How do you feel about the Triumph range and BMW's R9T based range? Or even Yamaha's MTO7 & MTO9 based bikes? It's how manufacturers build a model range these days in order to broaden the appeal, which is actually great for consumers - existing and new riders alike.

In the case of the Ducati, it appears that it can actually turn its hand to the something else that inspired it too (check out the ride over the Pyrenees in last month's Bike magazine for proof) maybe that's why we're all so bent out of shape - those Italian purveyors of boulevard posers and top flight racers have actually managed to build a bike that does more than one thing convincingly, meaning our green lanes might be filled with the scent of beard oil and flat whites instead of two strokes and testosterone.

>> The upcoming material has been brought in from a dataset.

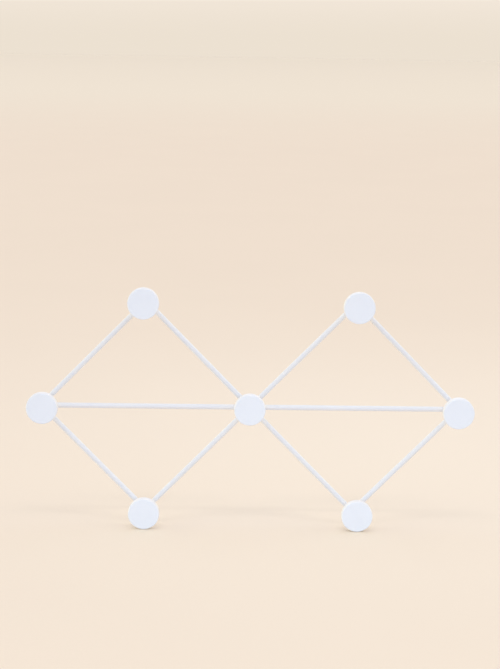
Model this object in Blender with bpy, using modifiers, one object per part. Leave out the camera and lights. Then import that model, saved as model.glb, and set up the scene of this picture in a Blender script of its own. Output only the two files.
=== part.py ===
"""Wall coat rack: seven round knobs on pegs at the corners of two diamonds of welded rod.

Metres, with +Z up. The wall is the plane Y = 0 and the knobs stand towards -Y. The origin is on the
wall, behind the point where the six inner rods meet.
"""

import math

import bmesh
import bpy
from mathutils import Vector

# Frame
DIAMOND_WIDTH = 0.236
DIAMOND_HEIGHT = 0.240
ROD_DIAMETER = 0.006

# Knobs
PROJECTION = 0.029
KNOB_DIAMETER = 0.0354
KNOB_THICKNESS = 0.009
KNOB_FRONT_ROUND = 0.0015
KNOB_BACK_ROUND = 0.0008

# Pegs
PEG_DIAMETER = 0.008
PEG_CHAMFER = 0.0004
SPIGOT_DIAMETER = 0.005
SPIGOT_LENGTH = 0.004

# Hanging tabs
TAB_THICKNESS = 0.002
TAB_TOP_RADIUS = 0.009
TAB_RIM = 0.002
ENTRY_HOLE_DIAMETER = 0.0072
SLOT_WIDTH = 0.0038
SLOT_TRAVEL = 0.005

# Clearances
SEAT_GAP = 0.0003

# Points of a turned profile that lie this close after the turn are one
MERGE_DISTANCE = 0.00001

# Corners of the diamonds, across and up, as shares of half a diamond's width and height
CORNER_SHARES = {
    "left": (-2, 0),
    "upper_left": (-1, 1),
    "lower_left": (-1, -1),
    "centre": (0, 0),
    "upper_right": (1, 1),
    "lower_right": (1, -1),
    "right": (2, 0),
}

# The pegs are welded on by hand, so each stands a little off the point where its rods meet: across
# and up, as shares of a peg's diameter
PEG_DRIFT_SHARES = {
    "left": (0.38, 0.08),
    "upper_left": (-0.28, 0.0),
    "lower_left": (-0.12, 0.02),
    "centre": (-0.07, 0.16),
    "upper_right": (0.2, -0.28),
    "lower_right": (0.54, -0.05),
    "right": (-0.28, -0.06),
}

RODS = {
    "rod_left_upper_outer": ("left", "upper_left"),
    "rod_left_upper_inner": ("upper_left", "centre"),
    "rod_left_middle": ("left", "centre"),
    "rod_left_lower_outer": ("left", "lower_left"),
    "rod_left_lower_inner": ("lower_left", "centre"),
    "rod_right_upper_inner": ("centre", "upper_right"),
    "rod_right_upper_outer": ("upper_right", "right"),
    "rod_right_middle": ("centre", "right"),
    "rod_right_lower_inner": ("centre", "lower_right"),
    "rod_right_lower_outer": ("lower_right", "right"),
}

# The rack hangs by tabs behind these corners
TAB_CORNERS = ("upper_left", "upper_right")

# Coats, each a colour and a roughness
KNOB_COAT = ((0.86, 0.88, 0.92), 0.42)
FRAME_COAT = ((0.87, 0.86, 0.85), 0.36)
TAB_COAT = ((0.84, 0.84, 0.84), 0.45)

# Facets
KNOB_SIDES = 48
PEG_SIDES = 24
ROD_SIDES = 24
CLEARANCE_SIDES = 48
ROUND_STEPS = 4
ARC_STEPS = 16
SHARP_ANGLE = math.radians(35)

# The rods rest on the tabs, which lie against the wall
ROD_RADIUS = ROD_DIAMETER / 2
ROD_TO_WALL = TAB_THICKNESS + SEAT_GAP + ROD_RADIUS
PEG_RADIUS = PEG_DIAMETER / 2

# Local +Z of a turned piece or a tab points from the wall into the room
FACING_ROOM = (math.pi / 2, 0, 0)


def clear_scene():
    for obj in list(bpy.data.objects):
        bpy.data.objects.remove(obj)


def new_collection(name):
    collection = bpy.data.collections.new(name)
    bpy.context.scene.collection.children.link(collection)
    return collection


def coating(name, colour, roughness):
    """Powder coat, which hides the steel, so the finish isn't metallic."""
    material = bpy.data.materials.new(name)
    material.use_nodes = True
    shader = material.node_tree.nodes["Principled BSDF"]
    shader.inputs["Base Color"].default_value = (*colour, 1)
    shader.inputs["Roughness"].default_value = roughness
    shader.inputs["Metallic"].default_value = 0
    return material


def corner_point(corner):
    """Where the rods of this corner meet, seen on the wall plane."""
    across, up = CORNER_SHARES[corner]
    return Vector((across * DIAMOND_WIDTH / 2, 0, up * DIAMOND_HEIGHT / 2))


def peg_drift(corner):
    across, up = PEG_DRIFT_SHARES[corner]
    return Vector((across * PEG_DIAMETER, 0, up * PEG_DIAMETER))


def quarter_round(centre_radius, centre_height, radius, start_angle):
    """Points of a quarter circle in a profile, from start_angle on clockwise."""
    points = []
    for step in range(ROUND_STEPS + 1):
        angle = start_angle - step / ROUND_STEPS * math.pi / 2
        points.append(
            (centre_radius + radius * math.cos(angle), centre_height + radius * math.sin(angle))
        )
    return points


def knob_profile():
    """Down the outside from the middle of the face, then up the blind bore for the peg's spigot."""
    radius = KNOB_DIAMETER / 2
    bore_radius = SPIGOT_DIAMETER / 2 + SEAT_GAP
    bore_depth = SPIGOT_LENGTH + SEAT_GAP
    front_height = KNOB_THICKNESS - KNOB_FRONT_ROUND
    return (
        [(0, KNOB_THICKNESS)]
        + quarter_round(radius - KNOB_FRONT_ROUND, front_height, KNOB_FRONT_ROUND, math.pi / 2)
        + quarter_round(radius - KNOB_BACK_ROUND, KNOB_BACK_ROUND, KNOB_BACK_ROUND, 0)
        + [(bore_radius, 0), (bore_radius, bore_depth), (0, bore_depth)]
    )


def peg_body_length(corner):
    """From the wall, or from the hanging tab, to the back of the knob."""
    length = PROJECTION - KNOB_THICKNESS - SEAT_GAP
    if corner in TAB_CORNERS:
        length -= TAB_THICKNESS + SEAT_GAP
    return length


def peg_profile(body_length):
    """Down the spigot, the shoulder and the side of the peg to its chamfered rear end."""
    spigot_radius = SPIGOT_DIAMETER / 2
    tip = body_length + SEAT_GAP + SPIGOT_LENGTH
    return [
        (0, tip),
        (spigot_radius - PEG_CHAMFER, tip),
        (spigot_radius, tip - PEG_CHAMFER),
        (spigot_radius, body_length),
        (PEG_RADIUS, body_length),
        (PEG_RADIUS, PEG_CHAMFER),
        (PEG_RADIUS - PEG_CHAMFER, 0),
        (0, 0),
    ]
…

It's not really very different to all of those superbike/supersport riders that want to buy in to the reflected glory of race bike chic, dressed in leather and never venturing nearer the track than the occasional car park for a round of BSB.

It's easy to bemoan the hipster thing and mock this other tribes of BIKERS who just happen to like different things to us, as we revel in the self satisfaction that we're the proper bikers on real bikes designed to do one thing and one thing only, with no regard whatsoever what others might think and never daring to allow ourselves to recognise that we're all just bought into our own versions of the 'biker lifestyle'.

Best just to pigeon hole people and ridicule their choice of bike - what would they know? biggrintongue out

Harry H

1,319 posts

84 months

Tuesday 26th September 2017
quotequote all
Looks like a modern take on an XT500 to me. Still one of the coolest looking bikes of all time in my eyes.

I really like the sled but the reality for me is when would I use it.

It's not great for touring.
It's not great for a blast.
You couldn't track it.
There's better tools for commuting.
There's better cheaper tools for green laning

I'm sure it'd be wonderful for pottering around the countryside but I don't do that very often.